#### Task instructions
Identify the lines that contain the word "Blender" and copy each one.

#### Input for this task
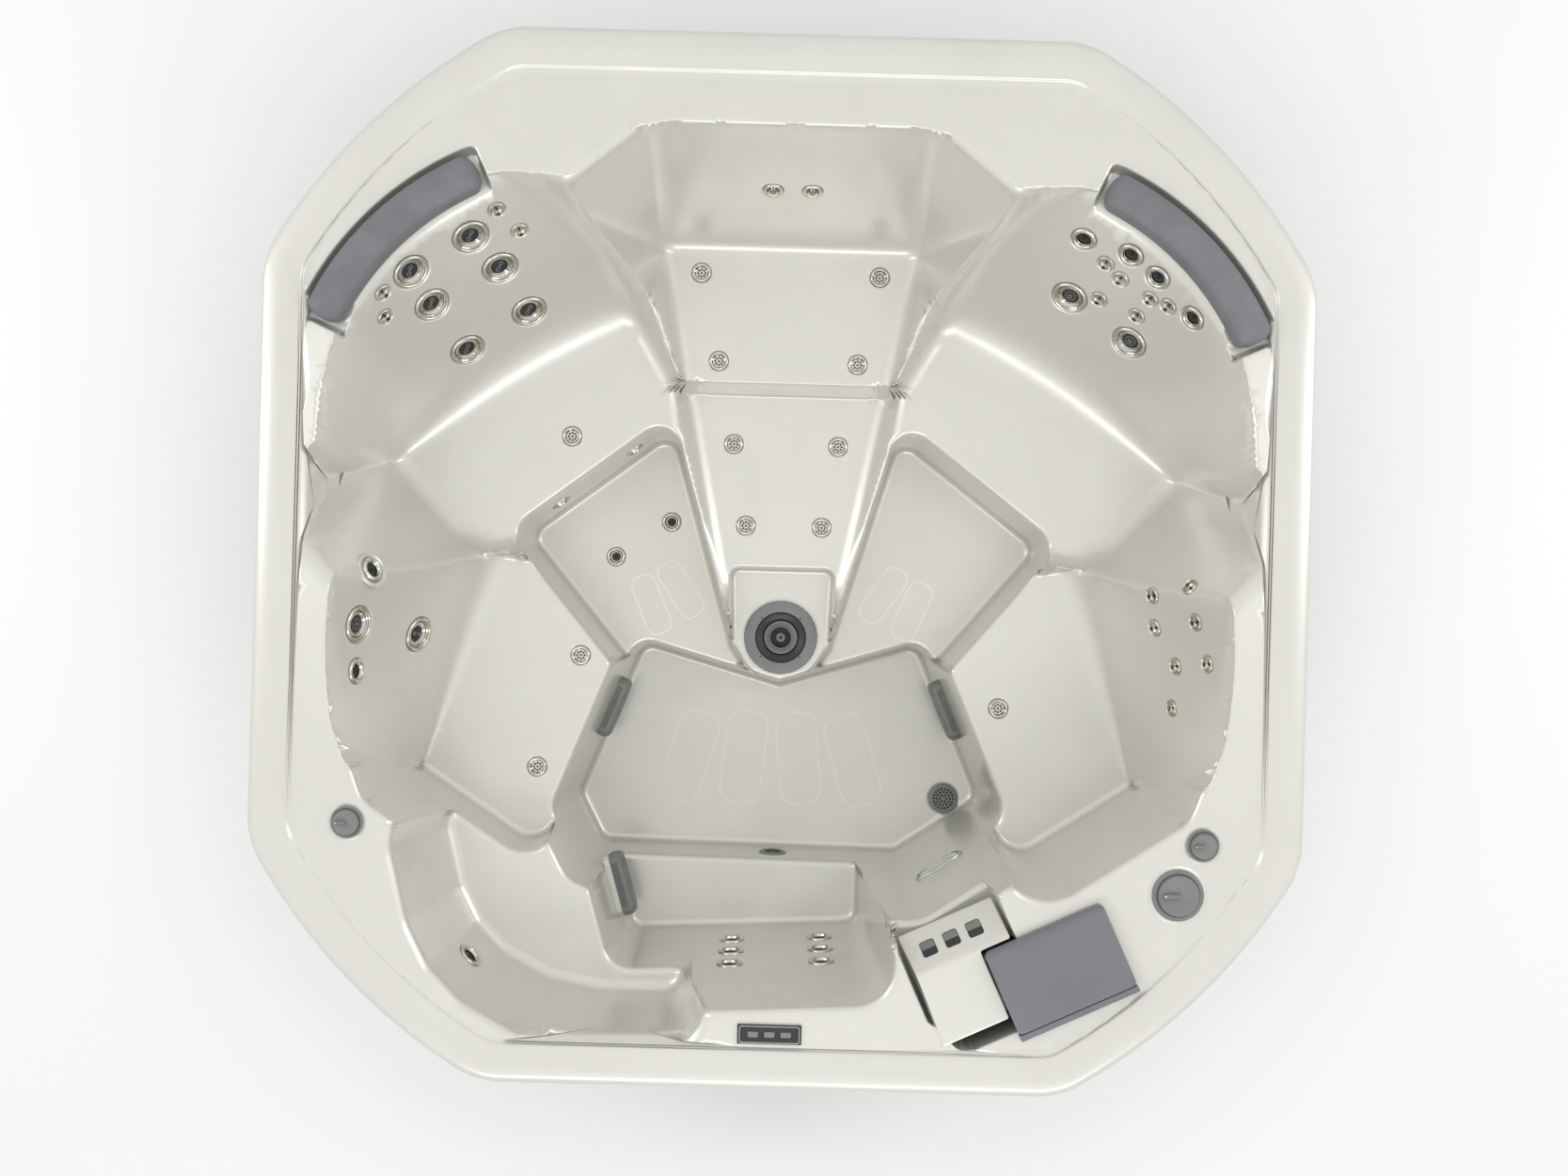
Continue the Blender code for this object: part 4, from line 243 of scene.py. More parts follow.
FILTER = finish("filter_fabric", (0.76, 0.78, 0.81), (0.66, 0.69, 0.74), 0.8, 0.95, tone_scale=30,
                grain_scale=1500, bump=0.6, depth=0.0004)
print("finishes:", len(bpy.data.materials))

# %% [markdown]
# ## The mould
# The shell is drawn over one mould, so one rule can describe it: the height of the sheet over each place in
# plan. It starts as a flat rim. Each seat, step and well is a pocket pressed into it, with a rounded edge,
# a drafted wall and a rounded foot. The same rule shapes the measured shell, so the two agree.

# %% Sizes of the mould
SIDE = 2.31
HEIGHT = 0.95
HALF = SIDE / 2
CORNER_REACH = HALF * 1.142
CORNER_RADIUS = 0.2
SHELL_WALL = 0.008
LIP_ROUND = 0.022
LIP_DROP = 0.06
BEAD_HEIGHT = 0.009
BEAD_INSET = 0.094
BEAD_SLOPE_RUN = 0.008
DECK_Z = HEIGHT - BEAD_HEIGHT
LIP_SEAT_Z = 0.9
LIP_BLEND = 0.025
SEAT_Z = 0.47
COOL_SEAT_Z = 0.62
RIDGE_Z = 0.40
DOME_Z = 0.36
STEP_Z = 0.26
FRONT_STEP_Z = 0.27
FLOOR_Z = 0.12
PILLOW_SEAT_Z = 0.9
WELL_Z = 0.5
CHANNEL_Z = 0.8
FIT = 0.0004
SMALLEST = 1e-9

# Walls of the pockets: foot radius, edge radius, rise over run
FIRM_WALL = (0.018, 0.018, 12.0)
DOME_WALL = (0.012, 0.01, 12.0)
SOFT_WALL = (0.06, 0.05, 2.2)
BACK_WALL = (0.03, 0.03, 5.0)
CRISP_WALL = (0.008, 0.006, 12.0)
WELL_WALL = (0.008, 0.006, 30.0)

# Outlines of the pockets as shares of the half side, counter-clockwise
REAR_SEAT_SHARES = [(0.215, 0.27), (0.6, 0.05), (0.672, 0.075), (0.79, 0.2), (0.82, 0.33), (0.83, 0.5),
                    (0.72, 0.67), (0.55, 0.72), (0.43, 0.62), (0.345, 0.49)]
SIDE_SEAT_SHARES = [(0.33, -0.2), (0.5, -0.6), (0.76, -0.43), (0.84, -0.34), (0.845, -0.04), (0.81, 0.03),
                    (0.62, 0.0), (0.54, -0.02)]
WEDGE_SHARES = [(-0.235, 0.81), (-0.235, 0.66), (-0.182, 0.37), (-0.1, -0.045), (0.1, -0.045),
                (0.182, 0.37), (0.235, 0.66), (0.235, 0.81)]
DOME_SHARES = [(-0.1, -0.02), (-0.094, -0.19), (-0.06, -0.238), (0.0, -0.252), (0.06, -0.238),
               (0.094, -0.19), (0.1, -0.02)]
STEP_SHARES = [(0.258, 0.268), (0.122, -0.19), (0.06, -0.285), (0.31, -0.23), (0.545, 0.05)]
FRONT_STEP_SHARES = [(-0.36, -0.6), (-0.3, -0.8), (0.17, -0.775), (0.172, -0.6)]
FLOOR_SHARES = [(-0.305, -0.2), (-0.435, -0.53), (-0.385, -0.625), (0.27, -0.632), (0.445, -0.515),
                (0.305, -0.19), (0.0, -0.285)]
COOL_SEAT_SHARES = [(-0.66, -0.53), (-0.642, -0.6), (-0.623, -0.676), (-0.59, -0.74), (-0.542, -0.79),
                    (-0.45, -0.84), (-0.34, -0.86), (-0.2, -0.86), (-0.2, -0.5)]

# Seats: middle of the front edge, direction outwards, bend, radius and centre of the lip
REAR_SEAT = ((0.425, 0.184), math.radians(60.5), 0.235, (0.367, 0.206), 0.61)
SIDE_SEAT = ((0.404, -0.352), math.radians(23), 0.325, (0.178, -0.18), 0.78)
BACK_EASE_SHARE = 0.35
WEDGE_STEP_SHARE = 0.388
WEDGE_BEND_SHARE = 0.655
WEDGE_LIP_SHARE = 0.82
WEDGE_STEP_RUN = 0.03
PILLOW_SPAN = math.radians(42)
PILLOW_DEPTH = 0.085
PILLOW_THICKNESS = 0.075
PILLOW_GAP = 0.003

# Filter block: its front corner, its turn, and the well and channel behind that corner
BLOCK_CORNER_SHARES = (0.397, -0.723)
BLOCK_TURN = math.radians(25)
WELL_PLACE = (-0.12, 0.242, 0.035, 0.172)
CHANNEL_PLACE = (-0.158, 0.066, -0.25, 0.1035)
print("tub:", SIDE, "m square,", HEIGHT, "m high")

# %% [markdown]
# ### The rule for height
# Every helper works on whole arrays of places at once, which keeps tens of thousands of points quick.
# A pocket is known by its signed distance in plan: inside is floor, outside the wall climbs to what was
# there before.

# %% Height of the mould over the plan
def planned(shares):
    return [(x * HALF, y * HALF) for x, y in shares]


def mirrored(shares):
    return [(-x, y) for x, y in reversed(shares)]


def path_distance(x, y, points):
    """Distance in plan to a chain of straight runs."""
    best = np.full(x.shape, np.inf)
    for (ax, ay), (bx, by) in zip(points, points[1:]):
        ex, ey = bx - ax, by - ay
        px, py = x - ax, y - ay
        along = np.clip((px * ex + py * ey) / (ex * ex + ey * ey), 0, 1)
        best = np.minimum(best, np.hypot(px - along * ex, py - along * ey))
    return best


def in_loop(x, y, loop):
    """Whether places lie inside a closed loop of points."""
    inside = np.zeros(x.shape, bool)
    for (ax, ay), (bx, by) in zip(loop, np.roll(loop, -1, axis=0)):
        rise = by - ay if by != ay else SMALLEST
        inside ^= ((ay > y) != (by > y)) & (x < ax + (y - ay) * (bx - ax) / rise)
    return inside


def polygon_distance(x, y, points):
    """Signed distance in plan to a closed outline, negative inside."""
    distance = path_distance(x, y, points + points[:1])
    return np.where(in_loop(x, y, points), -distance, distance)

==

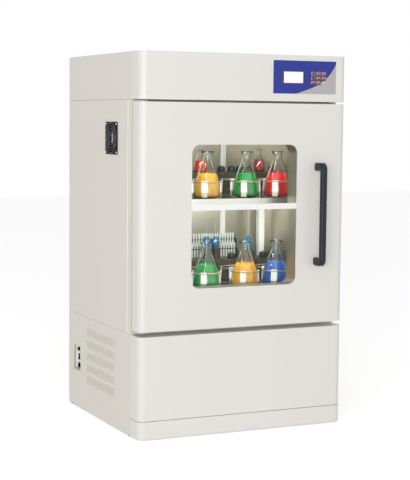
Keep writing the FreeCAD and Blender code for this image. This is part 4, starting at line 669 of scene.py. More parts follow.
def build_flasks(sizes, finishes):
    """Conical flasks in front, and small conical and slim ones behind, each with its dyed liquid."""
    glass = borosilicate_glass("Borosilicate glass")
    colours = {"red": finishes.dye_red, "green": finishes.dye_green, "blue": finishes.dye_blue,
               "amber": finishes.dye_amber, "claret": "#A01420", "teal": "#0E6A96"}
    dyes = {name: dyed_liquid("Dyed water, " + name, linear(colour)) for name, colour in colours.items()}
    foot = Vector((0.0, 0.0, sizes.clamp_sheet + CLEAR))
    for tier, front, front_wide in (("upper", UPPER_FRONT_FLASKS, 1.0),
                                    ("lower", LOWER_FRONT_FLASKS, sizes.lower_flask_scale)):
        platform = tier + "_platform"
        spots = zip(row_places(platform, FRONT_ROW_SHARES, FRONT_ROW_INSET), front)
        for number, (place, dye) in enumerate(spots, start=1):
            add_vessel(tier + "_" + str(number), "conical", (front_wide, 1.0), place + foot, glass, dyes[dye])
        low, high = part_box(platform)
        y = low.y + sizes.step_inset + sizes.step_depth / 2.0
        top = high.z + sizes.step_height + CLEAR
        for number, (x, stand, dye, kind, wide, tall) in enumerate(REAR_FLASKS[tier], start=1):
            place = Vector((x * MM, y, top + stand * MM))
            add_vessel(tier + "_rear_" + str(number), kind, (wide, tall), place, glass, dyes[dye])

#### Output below
Continue the Blender code for this object: part 4, from line 243 of scene.py. More parts follow.
Keep writing the FreeCAD and Blender code for this image. This is part 4, starting at line 669 of scene.py. More parts follow.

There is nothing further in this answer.